The most controversial change involves duty hours. Currently residents may work no more than 80 hours per week and no more than 24 hours continuously (plus up to six additional hours for transfer of patient care). The new rules will put interns—first-year residents—into a separate category. They can still work up to 80 hours but their shifts must end after 16 hours with no extra time for transfer of care. Interns at Yale are already barred from moonlighting.

Rosemarie L. Fisher, M.D., HS ’75, professor of medicine and pediatrics, and associate dean of graduate medical education, sat on the 16-person ACGME task force that devised the new rules. “I’m getting things thrown at me,” she said, “like ‘Why did you do this?’ ”

The answer, she said, is based on the intersection of two factors: the interns’ minimal level of training and growing evidence of problems caused by sleep deprivation. Sleep deprivation among interns has been linked to errors in patient care and medication administration, as well as to car accidents after long shifts. Extreme fatigue also hinders the ability to learn. “All of us on this task force believe we need graduated responsibility for patient care,” said Fisher, “and to do that we need to have the least trained, least competent people get more time off initially to learn and to get enough sleep so they’re not impaired.”

Others aren’t so sure. Peter Herbert, M.D. ’67, chief of staff and senior vice president for medical affairs at Yale-New Haven Hospital (YNHH), said, “My major concern is that this may diminish the quality of the interns’ education and put them a little farther behind at the end of a year. Their perception of the overall course of illness obviously changes when they see less of it.” Moreover, Herbert said, they are not considered the key decision makers at any time of day—that role is for attendings and senior residents. “We’ll do our best to ensure that their education is as complete as possible, but there’s no substitute for being in the hospital.”

Jason Ackerman, M.D., one of Yale’s current 170 interns, questions the notion that cutting interns’ hours will prevent mistakes. “If the reasoning is that you make poor decisions after so many hours of not sleeping,” he said, “it makes more sense to cap the hours of the senior resident, who ultimately makes the decisions and needs to be more rested and alert than the intern.”

But like Fisher, Ackerman believes that experience can make a difference when fighting fatigue. When facing a medical situation, interns must go through a mental checklist—a task more difficult when exhausted but second nature with experience. He also agrees that more rest could improve learning. “At the end of a 30-hour call shift, it really is hard to absorb anything, no matter what the lecture or teaching point is.”

Another concern is that as interns work fewer hours, there will be more patient handoffs. “We know handoffs between team members always increase error rates,” said Asghar Rastegar, M.D., professor of medicine.

That’s where another new rule comes in. As of July 1, a supervising physician must now be physically present or immediately available within the hospital to help ensure safe handoffs and patient care by interns. Fisher believes that this close supervision will also enhance the interns’ education. Herbert notes that Yale-New Haven already has intricate protocols and electronic systems for handoffs, established in response to rule changes mandated in 2003.

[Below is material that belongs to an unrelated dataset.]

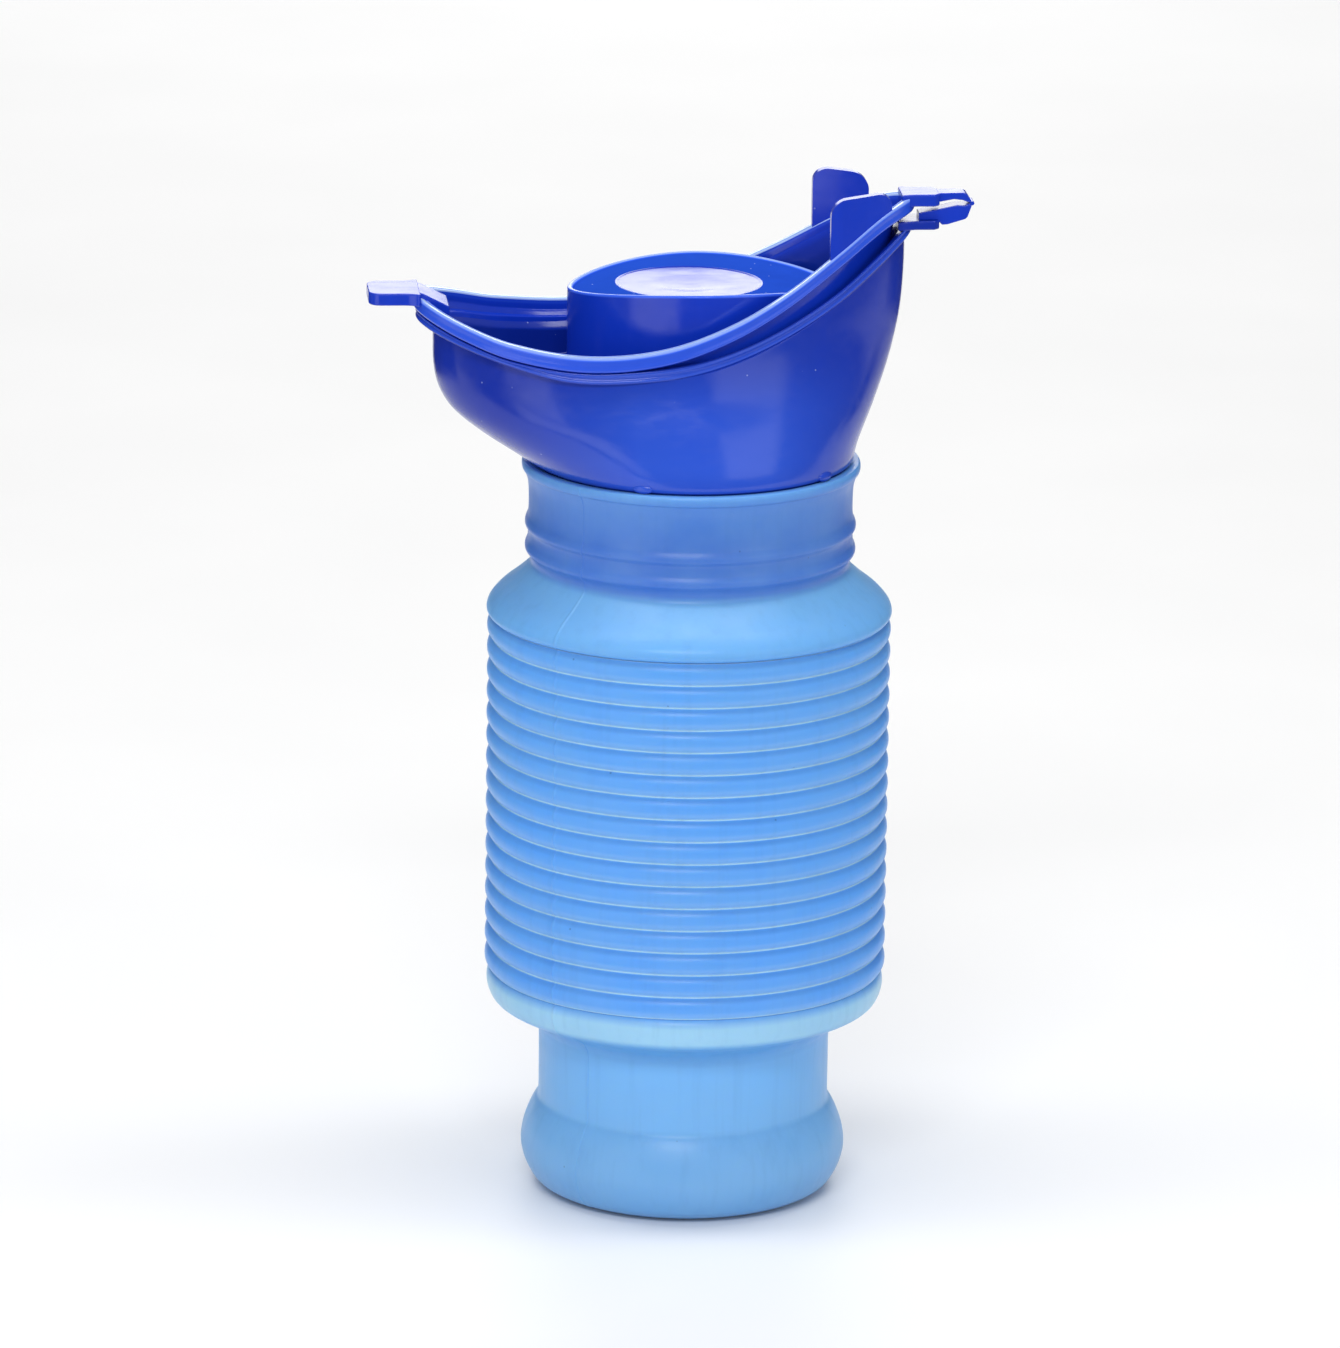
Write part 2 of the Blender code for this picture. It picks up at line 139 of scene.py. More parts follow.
HINGE_X = 58.5
HINGE_Z = 215.4
FINGER_HALF_WIDTH = 4.2
STRAP_HALF_WIDTH = 2.3
FINGER_END_X = 51.5
FINGER_NECK_X = 46.4
FINGER_CORNER = 1.0
FUNNEL_FINGER_ROOT_X = 42.6
LID_FINGER_ROOT_X = 43.4
UPPER_FINGER_Z = (215.1, 217.7)
LOWER_FINGER_Z = (210.1, 212.0)
WEB_R = 0.45
WEB_SIDES = 20

TAB_END_X = -68.8
TAB_HALF_WIDTH = 6.5
TAB_Z = (195.0, 197.6)
TAB_ROOT = ((-58.2, 195.2), (-58.2, 197.55), (-57.4, 197.3), (-51.8, 194.5), (-51.8, 192.6))
TAB_ROOT_HALF_WIDTH = 5.3
TAB_CORNER = 2.6
TAB_INNER_X = -58.0
TAB_FLARE = 1.1              # the tab widens by this on each side where it meets the rim

NEAR_EAR_X = (27.0, 40.8)
FAR_EAR_X = (26.6, 37.8)
EAR_TOP_Z = 219.4
EAR_THICKNESS = 2.3
EAR_CORNER = 3.4
EAR_ROOT_DEPTH = 2.4
EAR_COLUMNS = 36

LUG_ANGLES = (-112.0, -40.0, 32.0, 104.0, 176.0)
LUG_R = 34.25
LUG_Z = 161.3
LUG_HALF_SIZES = (0.75, 2.3, 1.05)

# (x, z) of the two edges, then (z, reach) of the funnel's wall at the tab end, hinge end and sides
LID_EDGE = ((-60, 197.2), (-50, 193.4), (-40, 190.5), (-24, 188.8), (-8, 190.4), (6, 194.9),
            (18, 201.0), (30, 208.8), (39, 214.6), (46, 217.2), (52, 217.7))
FLANGE_EDGE = ((-60, 191.6), (-50, 188.4), (-40, 185.6), (-28, 183.2), (-14, 183.4),
               (0, 185.1), (14, 189.6), (28, 196.6), (38, 203.6), (46, 209.6))
WALL_TAB_END = ((160.6, 34.3), (163.5, 38.8), (167.8, 45.6), (172.1, 51.0), (176.4, 53.7),
                (181.0, 54.8), (186.0, 55.0), (196.0, 55.0))
WALL_HINGE_END = ((160.6, 34.3), (164.5, 35.1), (173.3, 38.5), (182.0, 41.4), (192.0, 43.6),
                  (202.0, 44.4), (212.0, 44.4))
WALL_SIDE = ((160.6, 34.3), (164.0, 34.4), (172.0, 33.2), (182.0, 30.7), (196.0, 29.8),
             (212.0, 29.8))


# ---- curves ----------------------------------------------------------------------------------
def curve_through(knots):
    """A smooth function through the knots: cubic, with each slope taken from its neighbours."""
    slopes = []
    for i in range(len(knots)):
        low = knots[max(i - 1, 0)]
        high = knots[min(i + 1, len(knots) - 1)]
        slopes.append((high[1] - low[1]) / (high[0] - low[0]))

    def value(x):
        if x <= knots[0][0]:
            return knots[0][1]
        if x >= knots[-1][0]:
            return knots[-1][1]
        i = max(k for k in range(len(knots) - 1) if knots[k][0] <= x)
        (x0, y0), (x1, y1) = knots[i], knots[i + 1]
        span = x1 - x0
        s = (x - x0) / span
        return (y0 * (1 + 2 * s) * (1 - s) ** 2 + y1 * s * s * (3 - 2 * s)
                + span * s * (1 - s) * (slopes[i] * (1 - s) - slopes[i + 1] * s))

    return value


def spline(points, per_span=5):
    """Catmull-Rom curve through 2-D points, both ends included."""
    out = []
    last = len(points) - 1
    for i in range(last):
        p0 = points[max(i - 1, 0)]
        p1, p2 = points[i], points[i + 1]
        p3 = points[min(i + 2, last)]
        for step in range(per_span):
            s = step / per_span
            out.append(tuple(
                0.5 * (2 * p1[k] + (p2[k] - p0[k]) * s
                       + (2 * p0[k] - 5 * p1[k] + 4 * p2[k] - p3[k]) * s ** 2
                       + (3 * p1[k] - p0[k] - 3 * p2[k] + p3[k]) * s ** 3)
                for k in range(2)))
    out.append(tuple(points[-1]))
    return out


def softened(corners, steps=4):
    """Rounds a closed run of (point, radius): each corner with a radius becomes a small curve."""
    out = []
    count = len(corners)
    for i, (point, radius, *_) in enumerate(corners):
        here = Vector(point)
        if radius <= 0.0:
            out.append(here)
            continue
        before = Vector(corners[i - 1][0]) - here
        after = Vector(corners[(i + 1) % count][0]) - here
        start = here + before.normalized() * min(radius, 0.45 * before.length)
        end = here + after.normalized() * min(radius, 0.45 * after.length)
        for step in range(steps + 1):
            s = step / steps
            out.append(start * (1 - s) ** 2 + here * (2 * s * (1 - s)) + end * s ** 2)
    return out


def corner_tones(corners, steps=4):
    """The tone of every point that softened() makes: (point, radius, tone), no tone meaning 0."""
    out = []
    for _, radius, *tone in corners:
        out += [tone[0] if tone else 0.0] * (steps + 1 if radius > 0.0 else 1)
    return out


def smooth_step(value, low, high):
    """0 up to the low value, 1 from the high one, with a soft start and end between them."""
    s = min(max((value - low) / (high - low), 0.0), 1.0)
    return s * s * (3 - 2 * s)


def mixed(low, high, s):
    """The number a fraction s of the way from low to high."""
    return low + (high - low) * s


lid_edge = curve_through(LID_EDGE)
flange_edge = curve_through(FLANGE_EDGE)
wall_tab_end = curve_through(WALL_TAB_END)
wall_hinge_end = curve_through(WALL_HINGE_END)
wall_side = curve_through(WALL_SIDE)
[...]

Although the interns’ reduced hours must be filled by other personnel, Herbert doesn’t foresee a big increase in spending—again because of Yale’s response to the 2003 rules, which included expanding Yale-New Haven’s Hospitalist Service by bringing in dozens of physicians, physician assistants, and nurse practitioners.

Other changes in response to the rules are in the planning stages, according to Herbert, Fisher, and Rastegar. “The interns are understandably anxious,” said Rastegar, “partly because the devil you know is better than the one you don’t. But I think things will settle down. And the bottom line is that we are not going to negotiate on the mission and our goals.”